Reporter: Pratama Guitarra | Editor: Rizki Caturini
KONTAN.CO.ID - JAKARTA. Pemerintah menebar insentif perpajakan bagi enam pemegang izin usaha tambang mineral. Insentif itu tertuang dalam Rancangan Peraturan Pemerintah (RPP) Perlakuan Perpajakan dan atau Penerimaan Negara Bukan Pajak bagi Pertambangan Mineral (Harian KONTAN, 3 Oktober 2017).
Ada enam pihak yang diatur dalam aturan tersebut. Yakni pemegang Izin Usaha Pertambangan (IUP) Mineral, IUP Khusus (IUPK), Izin Pertambangan Rakyat (IPR) Mineral, Kontrak Karya (KK), pemegang IUPK Operasi Produksi Mineral, perpanjangan dari pemegang KK yang berakhir sebagai kelanjutan operasi, serta pemegang KK Mineral yang belum berakhir kontraknya dan berubah bentuk menjadi IUPK Mineral.
Terkesan, banyak pihak yang mendapat insentif. Tapi sumber KONTAN membisikkan, RPP itu khusus dibuat untuk insentif Freeport Indonesia dan Amman Mineral Nusa Tenggara. "RPP ini salah satu poin perundingan," ungkapnya, Selasa (3/10).
Freeport dan Amman memang diuntungkan dengan calon aturan itu. Bagaimana tidak, mereka membayar pajak lebih rendah jika menjadi IUPK. Yakni tarif PPh badan 25% dan tambahan pajak bagian pemerintah pusat dan pemda 10% dari laba bersih.
Kini, rencana insentif bagi Freeport dan Amman bergulir bak bola salju. Perusahaan tambang batubara, misalnya, menuntut insentif serupa.
Deputi Direktur Eksekutif Asosiasi Pertambangan Batubara Indonesia (APBI) Hendra Sinadia menilai, secara prinsip Perjanjian Karya Pengusahaan Pertambangan Batubara (PKP2B) sama seperti KK. "PKP2B juga membutuhkan aturan yang dapat menjamin stabilitas investasi setelah berakhirnya PKP2B, lalu konversi ke IUPK," terang dia.
Itu sebabnya, Hendra meminta perlakuan sama seperti Freeport dan Amman. Maklum, saat ini pemegang PKP2B terkena PPh 45%. "Perlu kejelasan juga bagi pemegang PKP2B yang akan berakhir dan menjadi IUPK," ujarnya.
Wakil Menteri Keuangan Mardiasmo menegaskan, pembentukan PP Stabilitas Investasi itu memiliki tim negosiasi.

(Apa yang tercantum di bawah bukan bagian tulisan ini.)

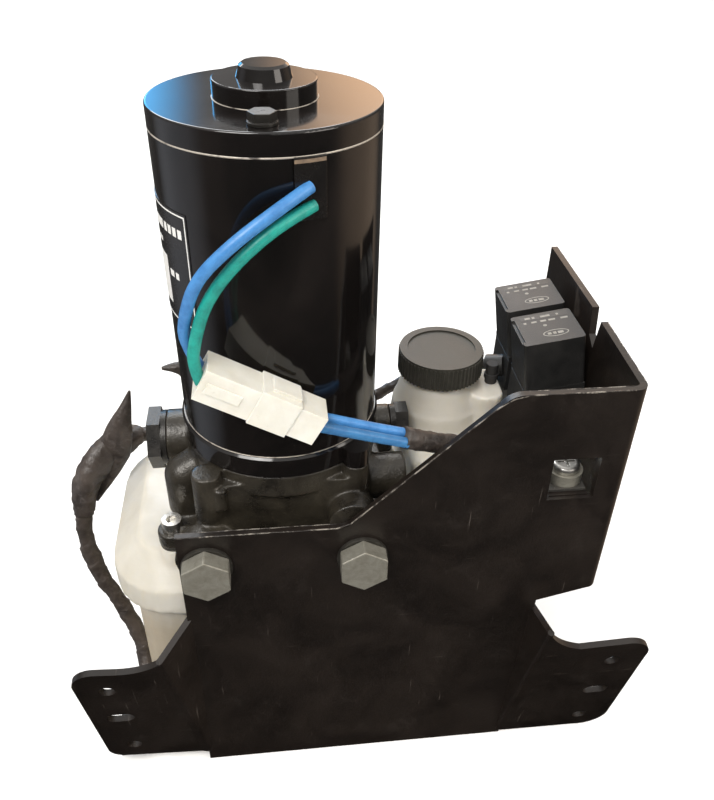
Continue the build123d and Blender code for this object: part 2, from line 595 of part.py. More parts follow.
with BuildPart() as motor_top_cap:
    post(CAN_R, CAN_TOP, CAP_TOP)
    top_edge = motor_top_cap.edges().filter_by(GeomType.CIRCLE).sort_by(Axis.Z)[-1]
    fillet(top_edge, radius=0.8)
    post(17.74, CAP_TOP - 1, 315.9)
    boss_edge = motor_top_cap.edges().filter_by(GeomType.CIRCLE).sort_by(Axis.Z)[-1]
    fillet(boss_edge, radius=0.5)
    with Locations((0, 0, 315.0)):
        Cone(9.8, 8.1, 5.4, align=(Align.CENTER, Align.CENTER, Align.MIN))
    hub_edge = motor_top_cap.edges().filter_by(GeomType.CIRCLE).sort_by(Axis.Z)[-1]
    chamfer(hub_edge, length=0.8)
    post(37.7, 298.0, CAN_TOP + 1)
    post(34.6, 297.0, CAN_TOP, mode=Mode.SUBTRACT)
    block(7.0, 18.4, -45.0, -33.0, 296.0, CAN_TOP, mode=Mode.SUBTRACT)
    post(8.0, CAN_TOP - 1, 312.0, mode=Mode.SUBTRACT)
    for bolt_x, bolt_y in ((-1.3, -THROUGH_R), (1.3, THROUGH_R)):
        post(2.7, CAN_TOP - 1, CAP_TOP + 1, bolt_x, bolt_y, mode=Mode.SUBTRACT)
save(motor_top_cap.part, "motor_top_cap")

with BuildPart() as through_bolts:
    for bolt_x, bolt_y in ((-1.3, -THROUGH_R), (1.3, THROUGH_R)):
        post(2.45, 179.0, CAP_TOP, bolt_x, bolt_y)
        post(4.9, CAP_TOP, CAP_TOP + 1.0, bolt_x, bolt_y)
        head = Plane(origin=(bolt_x, bolt_y, CAP_TOP + 1.0), x_dir=(1, 0, 0), z_dir=(0, 0, 1))
        prism(hexagon(8.0), head, 2.8)
save(through_bolts.part, "through_bolts")

with BuildPart() as magnets:
    with BuildSketch(Plane.XY.offset(205.0)):
        Circle(CAN_R - CAN_WALL)
        Circle(CORE_R + 1.0, mode=Mode.SUBTRACT)
        Rectangle(30.0, 90.0, mode=Mode.SUBTRACT)
    extrude(amount=70.0)
save(magnets.part, "magnets")

with BuildPart() as armature_core:
    with BuildSketch(Plane.XY.offset(CORE_LOW)):
        Circle(CORE_R)
        Circle(SHAFT_R, mode=Mode.SUBTRACT)
        with PolarLocations(CORE_R - 5.0, 12):
            SlotOverall(9.0, 5.0, mode=Mode.SUBTRACT)
        with PolarLocations(CORE_R, 12):
            Rectangle(4.0, 2.0, mode=Mode.SUBTRACT)
    extrude(amount=CORE_HIGH - CORE_LOW)
save(armature_core.part, "armature_core")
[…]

Kementerian Keuangan akan bicara dengan Kementerian Energi dan Sumber Daya Mineral (ESDM) serta Kementerian BUMN. "Tim sedang berkoordinasi. Kami mengambil yang terbaik dari situ," kata dia, Selasa (3/10).
Mardiasmo enggan menjawab kapan RPP itu akan disahkan menjadi PP. "Tim sedang berjalan," tandasnya.
Pengamat Hukum Sumber Daya dari Universitas Tarumanegara Ahmad Redi mengingatkan, landasan RPP ini harus diperjelas. Pasal 169 UU No. 4/2009 tentang Pertambangan Minerba memang mengatur penyesuaian KK, asalkan menguntungkan negara. "Seharusnya PP ini dibentuk dalam rangka negosiasi penyesuaian KK. Bukan dalam rangka perpanjangan operasi atau perubahan skema ke IUPK," ujarnya.